* **Your task**
Write the material out again exactly.
——
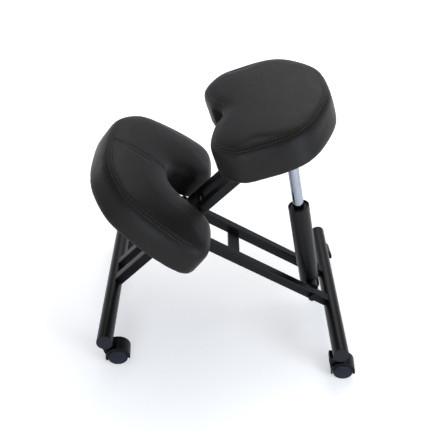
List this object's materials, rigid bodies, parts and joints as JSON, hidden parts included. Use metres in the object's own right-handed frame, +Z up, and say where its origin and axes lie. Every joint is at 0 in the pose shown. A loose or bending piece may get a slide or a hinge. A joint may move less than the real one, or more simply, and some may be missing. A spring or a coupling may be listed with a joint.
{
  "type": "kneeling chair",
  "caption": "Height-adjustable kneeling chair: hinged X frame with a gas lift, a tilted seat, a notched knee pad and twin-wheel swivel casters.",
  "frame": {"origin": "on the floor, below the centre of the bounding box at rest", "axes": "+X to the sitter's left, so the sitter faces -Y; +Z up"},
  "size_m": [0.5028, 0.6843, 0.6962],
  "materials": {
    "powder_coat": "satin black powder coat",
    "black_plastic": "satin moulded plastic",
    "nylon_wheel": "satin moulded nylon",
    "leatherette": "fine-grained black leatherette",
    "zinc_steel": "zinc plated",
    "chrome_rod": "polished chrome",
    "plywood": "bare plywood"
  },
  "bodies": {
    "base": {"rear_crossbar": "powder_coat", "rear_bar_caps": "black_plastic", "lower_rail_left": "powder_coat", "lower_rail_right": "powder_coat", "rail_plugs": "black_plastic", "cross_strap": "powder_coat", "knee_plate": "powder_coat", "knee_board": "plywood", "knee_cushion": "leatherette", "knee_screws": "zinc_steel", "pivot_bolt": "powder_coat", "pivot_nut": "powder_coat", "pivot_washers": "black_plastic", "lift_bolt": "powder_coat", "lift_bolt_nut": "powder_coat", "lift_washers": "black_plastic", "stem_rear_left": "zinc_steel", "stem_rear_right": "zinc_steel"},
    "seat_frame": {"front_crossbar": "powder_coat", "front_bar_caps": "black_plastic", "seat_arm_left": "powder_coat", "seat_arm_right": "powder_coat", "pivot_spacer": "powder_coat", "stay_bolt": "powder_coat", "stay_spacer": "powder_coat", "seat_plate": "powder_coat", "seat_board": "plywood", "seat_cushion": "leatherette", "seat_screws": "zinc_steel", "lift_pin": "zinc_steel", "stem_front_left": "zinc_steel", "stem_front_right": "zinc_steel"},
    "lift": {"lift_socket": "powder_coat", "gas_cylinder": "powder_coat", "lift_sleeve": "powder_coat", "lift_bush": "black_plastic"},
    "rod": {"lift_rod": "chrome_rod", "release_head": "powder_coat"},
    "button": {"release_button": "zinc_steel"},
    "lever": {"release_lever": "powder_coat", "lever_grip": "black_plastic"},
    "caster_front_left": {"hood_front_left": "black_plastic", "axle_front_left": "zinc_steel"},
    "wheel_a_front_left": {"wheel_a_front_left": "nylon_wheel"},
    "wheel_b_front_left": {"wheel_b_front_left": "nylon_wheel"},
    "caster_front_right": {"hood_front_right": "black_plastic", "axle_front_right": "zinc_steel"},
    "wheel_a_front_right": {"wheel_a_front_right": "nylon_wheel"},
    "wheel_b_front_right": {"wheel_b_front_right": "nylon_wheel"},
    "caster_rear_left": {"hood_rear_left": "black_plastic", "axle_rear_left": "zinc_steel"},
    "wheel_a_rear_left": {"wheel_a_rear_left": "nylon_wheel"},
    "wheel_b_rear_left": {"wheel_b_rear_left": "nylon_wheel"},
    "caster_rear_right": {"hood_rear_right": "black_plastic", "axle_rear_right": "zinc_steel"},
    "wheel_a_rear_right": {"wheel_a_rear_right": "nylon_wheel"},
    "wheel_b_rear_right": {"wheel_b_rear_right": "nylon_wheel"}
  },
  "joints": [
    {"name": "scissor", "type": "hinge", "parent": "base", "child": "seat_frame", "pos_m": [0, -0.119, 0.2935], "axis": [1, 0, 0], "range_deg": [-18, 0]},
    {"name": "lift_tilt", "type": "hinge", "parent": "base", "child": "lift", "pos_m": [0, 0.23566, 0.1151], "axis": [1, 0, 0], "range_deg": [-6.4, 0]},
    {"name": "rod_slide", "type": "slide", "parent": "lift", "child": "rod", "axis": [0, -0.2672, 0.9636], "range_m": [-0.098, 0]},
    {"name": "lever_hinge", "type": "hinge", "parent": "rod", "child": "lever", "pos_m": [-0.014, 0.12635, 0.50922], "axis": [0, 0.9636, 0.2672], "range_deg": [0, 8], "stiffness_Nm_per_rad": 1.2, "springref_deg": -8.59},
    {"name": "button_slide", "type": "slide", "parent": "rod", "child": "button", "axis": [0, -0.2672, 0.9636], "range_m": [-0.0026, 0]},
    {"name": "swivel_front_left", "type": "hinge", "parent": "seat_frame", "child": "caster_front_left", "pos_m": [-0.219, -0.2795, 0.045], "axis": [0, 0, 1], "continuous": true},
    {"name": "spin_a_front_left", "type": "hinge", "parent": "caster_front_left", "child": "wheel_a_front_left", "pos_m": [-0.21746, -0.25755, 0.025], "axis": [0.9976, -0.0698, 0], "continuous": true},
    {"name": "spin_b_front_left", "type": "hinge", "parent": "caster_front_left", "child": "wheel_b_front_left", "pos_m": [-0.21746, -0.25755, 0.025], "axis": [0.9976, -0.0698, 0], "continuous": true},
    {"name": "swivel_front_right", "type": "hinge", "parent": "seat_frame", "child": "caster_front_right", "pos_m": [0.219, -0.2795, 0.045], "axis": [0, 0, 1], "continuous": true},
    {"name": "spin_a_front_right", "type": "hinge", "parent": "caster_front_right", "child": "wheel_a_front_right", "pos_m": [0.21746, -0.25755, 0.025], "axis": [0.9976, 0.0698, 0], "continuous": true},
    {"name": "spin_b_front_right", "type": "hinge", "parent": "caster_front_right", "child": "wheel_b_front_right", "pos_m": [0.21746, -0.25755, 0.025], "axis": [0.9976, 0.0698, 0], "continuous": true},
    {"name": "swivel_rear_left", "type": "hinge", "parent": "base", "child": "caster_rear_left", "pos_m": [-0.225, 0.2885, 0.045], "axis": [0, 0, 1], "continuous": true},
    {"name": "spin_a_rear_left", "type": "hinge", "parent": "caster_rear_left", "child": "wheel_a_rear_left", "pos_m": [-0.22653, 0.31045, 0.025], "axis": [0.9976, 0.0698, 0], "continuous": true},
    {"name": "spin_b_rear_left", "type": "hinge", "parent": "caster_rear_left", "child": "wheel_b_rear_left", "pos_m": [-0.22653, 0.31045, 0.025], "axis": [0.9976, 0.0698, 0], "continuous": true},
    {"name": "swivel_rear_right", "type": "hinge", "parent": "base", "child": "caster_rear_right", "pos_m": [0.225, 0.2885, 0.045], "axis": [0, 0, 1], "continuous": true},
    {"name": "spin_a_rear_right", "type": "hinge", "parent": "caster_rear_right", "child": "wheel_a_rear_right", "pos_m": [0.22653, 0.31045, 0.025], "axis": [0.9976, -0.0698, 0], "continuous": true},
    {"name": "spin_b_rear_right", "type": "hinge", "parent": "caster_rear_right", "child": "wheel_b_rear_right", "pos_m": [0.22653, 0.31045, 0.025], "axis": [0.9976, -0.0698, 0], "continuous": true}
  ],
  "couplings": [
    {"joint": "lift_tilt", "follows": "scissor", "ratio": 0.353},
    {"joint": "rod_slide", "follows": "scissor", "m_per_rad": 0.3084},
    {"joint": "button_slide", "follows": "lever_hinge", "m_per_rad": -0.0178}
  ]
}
——
* **Written solution**
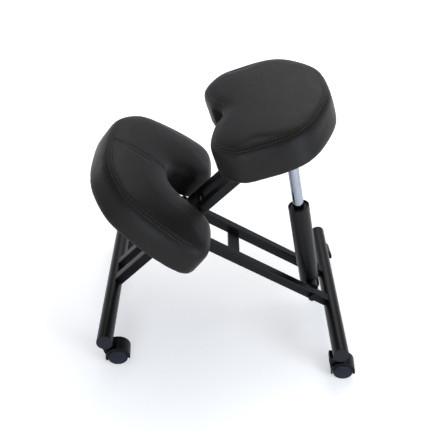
List this object's materials, rigid bodies, parts and joints as JSON, hidden parts included. Use metres in the object's own right-handed frame, +Z up, and say where its origin and axes lie. Every joint is at 0 in the pose shown. A loose or bending piece may get a slide or a hinge. A joint may move less than the real one, or more simply, and some may be missing. A spring or a coupling may be listed with a joint.
{
  "type": "kneeling chair",
  "caption": "Height-adjustable kneeling chair: hinged X frame with a gas lift, a tilted seat, a notched knee pad and twin-wheel swivel casters.",
  "frame": {"origin": "on the floor, below the centre of the bounding box at rest", "axes": "+X to the sitter's left, so the sitter faces -Y; +Z up"},
  "size_m": [0.5028, 0.6843, 0.6962],
  "materials": {
    "powder_coat": "satin black powder coat",
    "black_plastic": "satin moulded plastic",
    "nylon_wheel": "satin moulded nylon",
    "leatherette": "fine-grained black leatherette",
    "zinc_steel": "zinc plated",
    "chrome_rod": "polished chrome",
    "plywood": "bare plywood"
  },
  "bodies": {
    "base": {"rear_crossbar": "powder_coat", "rear_bar_caps": "black_plastic", "lower_rail_left": "powder_coat", "lower_rail_right": "powder_coat", "rail_plugs": "black_plastic", "cross_strap": "powder_coat", "knee_plate": "powder_coat", "knee_board": "plywood", "knee_cushion": "leatherette", "knee_screws": "zinc_steel", "pivot_bolt": "powder_coat", "pivot_nut": "powder_coat", "pivot_washers": "black_plastic", "lift_bolt": "powder_coat", "lift_bolt_nut": "powder_coat", "lift_washers": "black_plastic", "stem_rear_left": "zinc_steel", "stem_rear_right": "zinc_steel"},
    "seat_frame": {"front_crossbar": "powder_coat", "front_bar_caps": "black_plastic", "seat_arm_left": "powder_coat", "seat_arm_right": "powder_coat", "pivot_spacer": "powder_coat", "stay_bolt": "powder_coat", "stay_spacer": "powder_coat", "seat_plate": "powder_coat", "seat_board": "plywood", "seat_cushion": "leatherette", "seat_screws": "zinc_steel", "lift_pin": "zinc_steel", "stem_front_left": "zinc_steel", "stem_front_right": "zinc_steel"},
    "lift": {"lift_socket": "powder_coat", "gas_cylinder": "powder_coat", "lift_sleeve": "powder_coat", "lift_bush": "black_plastic"},
    "rod": {"lift_rod": "chrome_rod", "release_head": "powder_coat"},
    "button": {"release_button": "zinc_steel"},
    "lever": {"release_lever": "powder_coat", "lever_grip": "black_plastic"},
    "caster_front_left": {"hood_front_left": "black_plastic", "axle_front_left": "zinc_steel"},
    "wheel_a_front_left": {"wheel_a_front_left": "nylon_wheel"},
    "wheel_b_front_left": {"wheel_b_front_left": "nylon_wheel"},
    "caster_front_right": {"hood_front_right": "black_plastic", "axle_front_right": "zinc_steel"},
    "wheel_a_front_right": {"wheel_a_front_right": "nylon_wheel"},
    "wheel_b_front_right": {"wheel_b_front_right": "nylon_wheel"},
    "caster_rear_left": {"hood_rear_left": "black_plastic", "axle_rear_left": "zinc_steel"},
    "wheel_a_rear_left": {"wheel_a_rear_left": "nylon_wheel"},
    "wheel_b_rear_left": {"wheel_b_rear_left": "nylon_wheel"},
    "caster_rear_right": {"hood_rear_right": "black_plastic", "axle_rear_right": "zinc_steel"},
    "wheel_a_rear_right": {"wheel_a_rear_right": "nylon_wheel"},
    "wheel_b_rear_right": {"wheel_b_rear_right": "nylon_wheel"}
  },
  "joints": [
    {"name": "scissor", "type": "hinge", "parent": "base", "child": "seat_frame", "pos_m": [0, -0.119, 0.2935], "axis": [1, 0, 0], "range_deg": [-18, 0]},
    {"name": "lift_tilt", "type": "hinge", "parent": "base", "child": "lift", "pos_m": [0, 0.23566, 0.1151], "axis": [1, 0, 0], "range_deg": [-6.4, 0]},
    {"name": "rod_slide", "type": "slide", "parent": "lift", "child": "rod", "axis": [0, -0.2672, 0.9636], "range_m": [-0.098, 0]},
    {"name": "lever_hinge", "type": "hinge", "parent": "rod", "child": "lever", "pos_m": [-0.014, 0.12635, 0.50922], "axis": [0, 0.9636, 0.2672], "range_deg": [0, 8], "stiffness_Nm_per_rad": 1.2, "springref_deg": -8.59},
    {"name": "button_slide", "type": "slide", "parent": "rod", "child": "button", "axis": [0, -0.2672, 0.9636], "range_m": [-0.0026, 0]},
    {"name": "swivel_front_left", "type": "hinge", "parent": "seat_frame", "child": "caster_front_left", "pos_m": [-0.219, -0.2795, 0.045], "axis": [0, 0, 1], "continuous": true},
    {"name": "spin_a_front_left", "type": "hinge", "parent": "caster_front_left", "child": "wheel_a_front_left", "pos_m": [-0.21746, -0.25755, 0.025], "axis": [0.9976, -0.0698, 0], "continuous": true},
    {"name": "spin_b_front_left", "type": "hinge", "parent": "caster_front_left", "child": "wheel_b_front_left", "pos_m": [-0.21746, -0.25755, 0.025], "axis": [0.9976, -0.0698, 0], "continuous": true},
    {"name": "swivel_front_right", "type": "hinge", "parent": "seat_frame", "child": "caster_front_right", "pos_m": [0.219, -0.2795, 0.045], "axis": [0, 0, 1], "continuous": true},
    {"name": "spin_a_front_right", "type": "hinge", "parent": "caster_front_right", "child": "wheel_a_front_right", "pos_m": [0.21746, -0.25755, 0.025], "axis": [0.9976, 0.0698, 0], "continuous": true},
    {"name": "spin_b_front_right", "type": "hinge", "parent": "caster_front_right", "child": "wheel_b_front_right", "pos_m": [0.21746, -0.25755, 0.025], "axis": [0.9976, 0.0698, 0], "continuous": true},
    {"name": "swivel_rear_left", "type": "hinge", "parent": "base", "child": "caster_rear_left", "pos_m": [-0.225, 0.2885, 0.045], "axis": [0, 0, 1], "continuous": true},
    {"name": "spin_a_rear_left", "type": "hinge", "parent": "caster_rear_left", "child": "wheel_a_rear_left", "pos_m": [-0.22653, 0.31045, 0.025], "axis": [0.9976, 0.0698, 0], "continuous": true},
    {"name": "spin_b_rear_left", "type": "hinge", "parent": "caster_rear_left", "child": "wheel_b_rear_left", "pos_m": [-0.22653, 0.31045, 0.025], "axis": [0.9976, 0.0698, 0], "continuous": true},
    {"name": "swivel_rear_right", "type": "hinge", "parent": "base", "child": "caster_rear_right", "pos_m": [0.225, 0.2885, 0.045], "axis": [0, 0, 1], "continuous": true},
    {"name": "spin_a_rear_right", "type": "hinge", "parent": "caster_rear_right", "child": "wheel_a_rear_right", "pos_m": [0.22653, 0.31045, 0.025], "axis": [0.9976, -0.0698, 0], "continuous": true},
    {"name": "spin_b_rear_right", "type": "hinge", "parent": "caster_rear_right", "child": "wheel_b_rear_right", "pos_m": [0.22653, 0.31045, 0.025], "axis": [0.9976, -0.0698, 0], "continuous": true}
  ],
  "couplings": [
    {"joint": "lift_tilt", "follows": "scissor", "ratio": 0.353},
    {"joint": "rod_slide", "follows": "scissor", "m_per_rad": 0.3084},
    {"joint": "button_slide", "follows": "lever_hinge", "m_per_rad": -0.0178}
  ]
}